Cette situation ne facilite pas une bonne circulation routière déjà avec des routes exiguës et en mauvais état pour la plupart. Nous sommes donc exposés aux multiples accidents car la conduite automobile ici devient de plus en plus anarchique et dangereuse. Les règles du jeu sont des plus aléatoires. Cependant les conséquences du dysfonctionnement des feux de signalisation vont au-delà des accidents de la route.
C’est un problème qui a des incidences négatives sur la productivité des employés, sur l’efficacité des entreprises, la rentabilité des tap tap et autobus de transport publics, globalement sur le niveau de vie des habitants et tout simplement sur l’économie nationale.
C’est un problème de plus, alors que les infrastructures routières sont déjà en mauvais état, les réseaux routiers trop coincés, le mauvais comportement des conducteurs, l’inexistence des arrêts spécifiques d’autobus.
Nous sommes en 2014, pendant que même les petits pays de la Caraïbes ou de l’Amérique Centrale prennent très au sérieux les questions de route, de port ou d’aéroport, ne parlons pas d’électricité ou d’eau potable. Nous sommes en train de banaliser le dysfonctionnement des feux de signalisation. Nous fermons nos yeux, comme si c’était normal.
Le temps passé dans les embouteillages est majoritairement considéré comme perdu, n’étant utilisé ni pour le travail ni pour les loisirs. Cette perte a un coût économique très important. Si un million de personnes sur les 3 millions qui vivent dans le département de l’Ouest perdent une heure par jour en transports, cela représente un million d’heures par jour. Et on sait que le temps est un facteur de production au même titre que le capital financier ou le capital physique. C’est une ressource perdue. Le niveau de productivité des employés ou des entreprises en dépend. Ce qui pourrait se faire en une journée nécessitera une journée et demie à force de cumuler des heures d’embouteillage jour après jour.
Autre conséquence, les retards de livraison peuvent être dramatiques pour les entreprises. Des livraisons tardives des approvisionnements ou des services rendus avec des retards importants voire annulés ce sont des manques à gagner pour une économie déjà en manque d’activités. En plus de réduire la vitesse de circulation, l’embouteillage est une source importante de pollution atmosphérique, dû à une consommation supplémentaire de carburant. Donc, pour dire que les conducteurs privés ou chauffeurs de transports publics sont obligés d’utiliser un peu plus de carburant pour un trajet qui nécessiterait en temps normal une quantité moindre. En d’autres termes, une surconsommation énergétique. Un vrai manque à gagner, un cout supplémentaire, pour un bénéfice réduit pour le chauffeur de tap tap et un revenu diminué pour le conducteur privé.

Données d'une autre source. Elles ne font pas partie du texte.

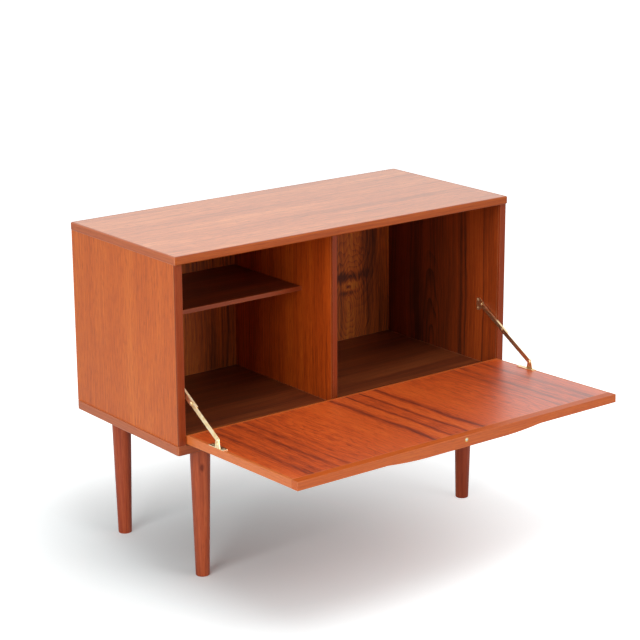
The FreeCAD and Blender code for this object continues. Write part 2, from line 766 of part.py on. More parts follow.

D’un point de vue environnemental, le dysfonctionnement des feux à Port-au-Prince a un impact néfaste à cause de l’augmentation de la pollution qui engendre des coûts économiques et écologiques en croissance exponentielle.
Espérons en tout état de cause, malgré ces problèmes politiques classiques haïtiens que les autorités actuelles de ce pays agiront vite pour résoudre ce problème des feux de signalisations, voire mettre de nouveaux dans certains endroits où la nécessité est on ne peut plus grande, par exemple au carrefour de Gerald Bataille, à Delmas 33, à coté de l’hôpital La Paix et bien d’autre endroits. On ne peut pas penser développement, sans penser de meilleures conditions de transport et de circulation de biens et de personnes. Bref, cette question de feux de signalisation, nous avons juste voulu signaler sa gravité.